# 3 gallon HOB vs Sponge



## daking (Mar 6, 2008)

well like the title states, I saw that they actually make a HOB filter for the tiny nano tanks! I had nooo idea. Are they worth the 15 bucks? or should I get a sponge filter. I am using a DIY sponge filter, but I like teh HOB because it will filter better I think? 
its really for some shrimp and maybe fry.


----------



## ameekplec. (May 1, 2008)

For shrimp or fry, you're probably better off with a sponge filter as it creates a gentler flow and no impellar of death waiting for them.

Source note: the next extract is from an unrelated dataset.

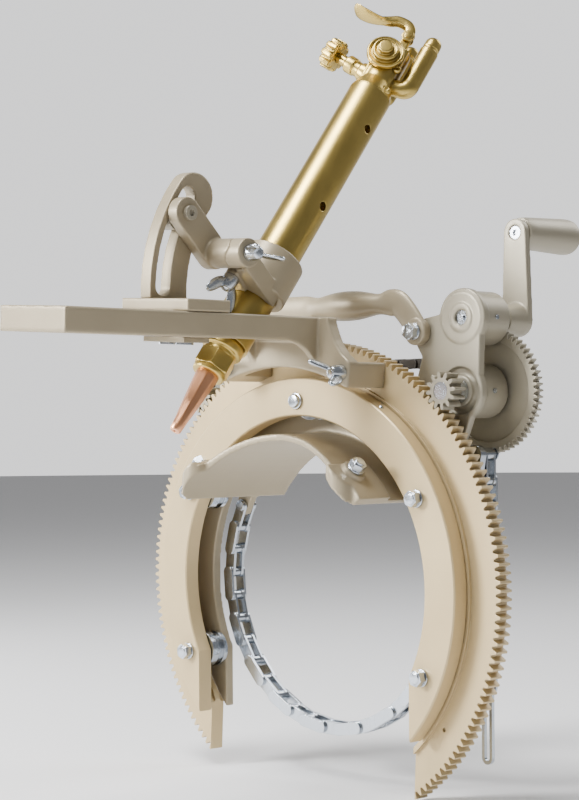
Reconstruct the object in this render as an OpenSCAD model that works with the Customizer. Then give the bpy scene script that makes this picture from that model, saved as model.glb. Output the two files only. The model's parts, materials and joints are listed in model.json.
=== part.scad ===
// Hand-cranked beveling machine
//
// A saddle with a clamp chain carries a guide ring.  A split ring gear turns on its grooved
// rollers, driven by a crank through two pinions.  The ring carries a slotted
// bar, on which a cutting torch stands at the bevel angle.
//
// X to the right, Y along the ring's axis to the back, Z up.  The origin lies on
// the ring's axis, in the front face of the guide ring.

/* [Saddle] */
// Diameter that the saddle seat is made for
seat_bore = 219.1; // [214:0.1:224]
// Thickness of the saddle seat
seat_t = 5.2; // [4:0.1:8]
// Angle above the horizontal at which the seat ends
seat_end_a = 35; // [32:0.5:36]
// Length of the seat behind the guide ring face
seat_back = 75; // [60:1:80]
// Length of the seat in front of the guide ring face, at the top
seat_front = 21; // [15:1:30]
// Thickness of the horseshoe flange of the saddle
flange_t = 8; // [6:0.5:10]

/* [Guide ring] */
// Inner radius of the guide ring
guide_in_r = 128.7; // [127:0.1:131]
// Width of the guide ring
guide_w = 29; // [27:0.1:30]
// Thickness of the guide ring
guide_t = 13.2; // [10:0.1:15]
// Half the width of the mouth of the guide ring
mouth_half = 113.5; // [112:0.5:116]

/* [Guide rollers] */
// Radius of the circle that the rollers stand on
roller_circle_r = 140; // [139:0.1:141]
// Radius of a roller at the root of its groove
roller_r = 12.2; // [11:0.1:13]
// Radius of a roller bolt
roller_bolt_r = 4.5; // [4:0.1:5.5]

/* [Ring gear] */
// Module of the ring gear and its pinions
gear_module = 2; // [1.9:0.05:2.05]
// Teeth that the whole ring would have
ring_teeth = 184; // [180:2:188]
// Thickness of the ring gear
ring_t = 12.7; // [10:0.1:15]
// Gap between the guide ring and the face of the ring gear
ring_gap = 3.8; // [3:0.1:5]
// Half the width of the mouth of the ring gear
ring_mouth_half = 111; // [108:0.5:113]
// Turn of the ring gear from upright, clockwise from the front
rest_turn = 3; // [0:0.5:10]

/* [Gear housings] */
// Radius of the lobes and bearing barrels
lobe_r = 21.7; // [20:0.1:23]
// Thickness of the housing plate
housing_t = 6.5; // [4:0.5:8]
// Length of the bearing barrels with their plate
barrel_len = 32.1; // [25:0.1:36]

/* [Drive] */
// Teeth of a drive pinion
pinion_teeth = 12; // [12:1:13]
// Radius of the drive shafts
drive_shaft_r = 6.6; // [5:0.1:7.5]
// Module of the crank reduction
crank_module = 1.5; // [1.45:0.05:1.55]
// Teeth of the large gear
big_teeth = 60; // [58:1:61]
// Thickness of the large gear
big_t = 7.2; // [5:0.1:9]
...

On the flipside, in a 3g tank, a spong is going to be half the tank...


----------



## Darkblade48 (Jan 28, 2008)

Are you talking about the Red Sea Nano filter? It is worth the money if you are trying to save space, etc, but as ameekplec said, the HOB does have pretty strong current (despite setting the adjustment valve to the most minimal flow) and there is an "impeller of death" waiting for tiny shrimp that might be sucked into the filter (this could be remedied with a simple sponge over the intake though).

Then again, a sponge filter does take up a lot of space.


----------



## Sunstar (Jul 29, 2008)

I am using a hush filter on my 2.5 gallon tank. I use a stocking to cover the intake and I don't have shrimp meeting their ends on the impeller. it also has adjustable flow and the duckweed slows it down a bit by clustering on the stocking.


----------